# Recorded data
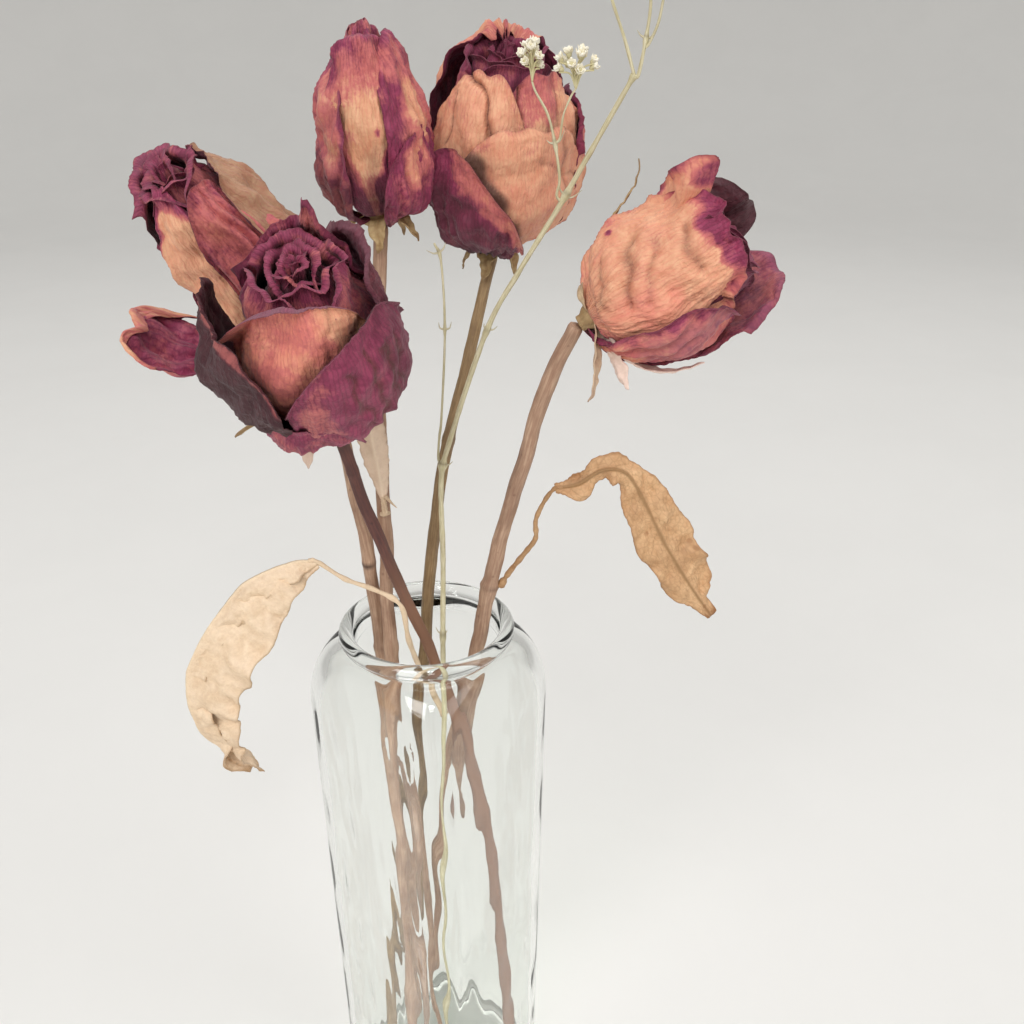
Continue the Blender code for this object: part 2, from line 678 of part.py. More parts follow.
def make_leaf(leaf):
    """Loft a leaf from its round stalk to the tip of its flat blade."""
    knots = (*leaf.stalk, *leaf.blade)
    count = len(knots) + LEAF_EXTRA_RINGS
    widths = (*[STALK_RADIUS] * len(leaf.stalk), *leaf.half_widths)
    depths = (*[STALK_RADIUS] * len(leaf.stalk), *[BLADE_THICKNESS / 2] * len(leaf.blade))
    places = np.linspace(0.0, len(knots) - 1.0, count)
    route = smooth_route(knots, count)
    rings = []
    for index, place in enumerate(places):
        along = route[min(index + 1, count - 1)] - route[max(index - 1, 0)]
        across = along.cross(Vector(leaf.face)).normalized()
        out = across.cross(along).normalized()
        half = np.interp(place, range(len(widths)), widths)
        deep = np.interp(place, range(len(depths)), depths)
        turns = [math.tau * side / LEAF_SIDES for side in range(LEAF_SIDES)]
        rings.append([route[index] + across * half * math.cos(turn) + out * deep * math.sin(turn)
                      for turn in turns])
    loft(leaf.name, rings, leaf.tone)


def make_sprig():
    """Make the gypsophila: its stem, its twigs and its heads of tiny flowers."""
    for twig in TWIGS:
        knots = twig.knots
        if twig.name == "sprig_stem":
            knots = stand_on_floor(knots, twig.radius)
        tube(twig.name, knots, twig.radius, SPRIG_STEM, twig.count, twig.taper, twig.swellings)
    for head in FLOWER_HEADS:
        mesh = bpy.data.meshes.new(head.name)
        ball = bmesh.new()
        bmesh.ops.create_uvsphere(ball, u_segments=6, v_segments=4, radius=1.0)
        bmesh.ops.scale(ball, vec=head.half_size, verts=ball.verts)
        bmesh.ops.translate(ball, vec=head.centre, verts=ball.verts)
        ball.to_mesh(mesh)
        ball.free()
        add_object(head.name, mesh, FLOWER_WHITE)


def build():
    """Build the whole bouquet."""
    clear_scene()
    make_collection(COLLECTION)
    make_collection("cutters")
    make_vase()
    for rose in ROSES:
        make_rose(rose)
    for leaf in LEAVES:
        make_leaf(leaf)
    make_sprig()


build()
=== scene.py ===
"""The looks of a wilted bouquet: dried roses and gypsophila in a square glass vase.

Metres, +Z up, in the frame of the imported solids. Every new piece is a surface computed on a
grid of two parameters and stands for the solid of the same name.
"""

import logging
from collections.abc import Callable
from dataclasses import dataclass
from enum import Enum
from math import acos, copysign, cos, pi, radians, sin, sqrt, tau

import bpy
import numpy as np
from mathutils import Matrix, Vector


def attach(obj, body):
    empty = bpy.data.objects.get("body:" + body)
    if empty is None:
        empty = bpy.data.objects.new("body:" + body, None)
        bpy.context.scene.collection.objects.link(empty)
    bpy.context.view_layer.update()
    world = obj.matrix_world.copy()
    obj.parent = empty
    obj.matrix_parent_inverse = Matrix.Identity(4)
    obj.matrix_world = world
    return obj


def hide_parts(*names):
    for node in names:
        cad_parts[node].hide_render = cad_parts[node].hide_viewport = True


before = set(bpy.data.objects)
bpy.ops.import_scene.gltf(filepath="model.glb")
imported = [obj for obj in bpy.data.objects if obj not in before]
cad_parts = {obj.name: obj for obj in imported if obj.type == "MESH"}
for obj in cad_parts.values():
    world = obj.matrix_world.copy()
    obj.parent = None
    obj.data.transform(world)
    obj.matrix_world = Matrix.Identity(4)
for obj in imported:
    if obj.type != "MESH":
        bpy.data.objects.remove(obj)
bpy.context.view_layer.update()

log = logging.getLogger("wilted_bouquet")

Array = np.ndarray
Number = Array | float
Socket = bpy.types.NodeSocket
Outputs = bpy.types.NodeOutputs
Material = bpy.types.Material

GAP = 0.0003  # clearance between solids that touch
CUT_HEIGHT = 0.0123  # where the stems' cut ends stand on the vase's floor
HIP_RADIUS = 0.005
HIP_HEIGHT = 0.0088
HIP_GIRTH = 0.0041  # the shrunken hip's own radius
STEM_TAPER = 0.8
SHELL_PITCH = 0.0014  # distance between neighbouring shells of petals
SOLID_PETAL = 0.0006  # thickness of a petal in the solid model
PETAL_THICKNESS = 0.00034
NARROWEST_START = 12
SHRUNK_TWIG = 0.78  # a dried twig's radius as a share of the solid's
WRAP = 0.22  # how far out on the hip the petals start, as a share of the solids' start
CLAW_WIDTH = 0.55
CLAW_LENGTH = 0.5
EDGE_DROP = 0.24
OPENING_END = 0.35
FLARE_START = 0.45
SLOPE_POINTS = 121
FIFTH_OF_TURN = 1.2566
GOLDEN_ANGLE = 2.4


# ---- arrays and noise


def ease(value: Array) -> Array:
    """Ease from 0 to 1: 3x^2 - 2x^3, with x held between 0 and 1."""
    value = np.clip(value, 0, 1)
    return value * value * (3 - 2 * value)


def bell(distance: Array, width: float) -> Array:
    """Return exp(-(distance / width)^2), which is 1 at a place and fades round it."""
    return np.exp(-(distance / width) ** 2)


def join(*coordinates: Number) -> Array:
    """Spread the coordinates over one shape and stack them into points."""
    return np.stack(np.broadcast_arrays(*coordinates), axis=-1)


def polar(radius: Number, turn: Array, height: Number) -> Array:
    """Return the points (radius cos turn, radius sin turn, height)."""
    return join(radius * np.cos(turn), radius * np.sin(turn), height)


def shares(count: int) -> Array:
    """Return a column of numbers spread evenly from 0 to 1."""
    return np.linspace(0, 1, count)[:, None]


def turns(count: int) -> Array:
    """Return a row of angles spread evenly round a full turn."""
    return np.linspace(0, tau, count, endpoint=False)[None, :]


def sums(steps: Array) -> Array:
    """Return the running total of the steps, starting from 0."""
    return np.concatenate(([0], np.cumsum(steps)))


def lengths(path: Array) -> Array:
    """Return how far along the path each of its points lies."""
    return sums(np.linalg.norm(np.diff(path, axis=0), axis=1))


def unit(vectors: Array) -> Array:
    """Scale each vector to length 1."""
    return vectors / np.maximum(np.linalg.norm(vectors, axis=-1, keepdims=True), 1e-12)


def normals_of(points: Array) -> Array:
    """Return a grid's unit normals: the cross product of its two central differences."""
    return unit(np.cross(np.gradient(points, axis=1), np.gradient(points, axis=0)))


def placed(points: Array, place: Matrix) -> Array:
    """Move points from a flower's own frame to the bouquet's."""
    return points @ np.array(place.to_3x3()).T + np.array(place.translation)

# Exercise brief
Go through the material above and output exactly the lines from the one containing "twig.count, twig.taper, twig.swellings)" through the one containing "obj.data.transform(world)".

# Result of the task
        tube(twig.name, knots, twig.radius, SPRIG_STEM, twig.count, twig.taper, twig.swellings)
    for head in FLOWER_HEADS:
        mesh = bpy.data.meshes.new(head.name)
        ball = bmesh.new()
        bmesh.ops.create_uvsphere(ball, u_segments=6, v_segments=4, radius=1.0)
        bmesh.ops.scale(ball, vec=head.half_size, verts=ball.verts)
        bmesh.ops.translate(ball, vec=head.centre, verts=ball.verts)
        ball.to_mesh(mesh)
        ball.free()
        add_object(head.name, mesh, FLOWER_WHITE)


def build():
    """Build the whole bouquet."""
    clear_scene()
    make_collection(COLLECTION)
    make_collection("cutters")
    make_vase()
    for rose in ROSES:
        make_rose(rose)
    for leaf in LEAVES:
        make_leaf(leaf)
    make_sprig()


build()
=== scene.py ===
"""The looks of a wilted bouquet: dried roses and gypsophila in a square glass vase.

Metres, +Z up, in the frame of the imported solids. Every new piece is a surface computed on a
grid of two parameters and stands for the solid of the same name.
"""

import logging
from collections.abc import Callable
from dataclasses import dataclass
from enum import Enum
from math import acos, copysign, cos, pi, radians, sin, sqrt, tau

import bpy
import numpy as np
from mathutils import Matrix, Vector


def attach(obj, body):
    empty = bpy.data.objects.get("body:" + body)
    if empty is None:
        empty = bpy.data.objects.new("body:" + body, None)
        bpy.context.scene.collection.objects.link(empty)
    bpy.context.view_layer.update()
    world = obj.matrix_world.copy()
    obj.parent = empty
    obj.matrix_parent_inverse = Matrix.Identity(4)
    obj.matrix_world = world
    return obj


def hide_parts(*names):
    for node in names:
        cad_parts[node].hide_render = cad_parts[node].hide_viewport = True


before = set(bpy.data.objects)
bpy.ops.import_scene.gltf(filepath="model.glb")
imported = [obj for obj in bpy.data.objects if obj not in before]
cad_parts = {obj.name: obj for obj in imported if obj.type == "MESH"}
for obj in cad_parts.values():
    world = obj.matrix_world.copy()
    obj.parent = None
    obj.data.transform(world)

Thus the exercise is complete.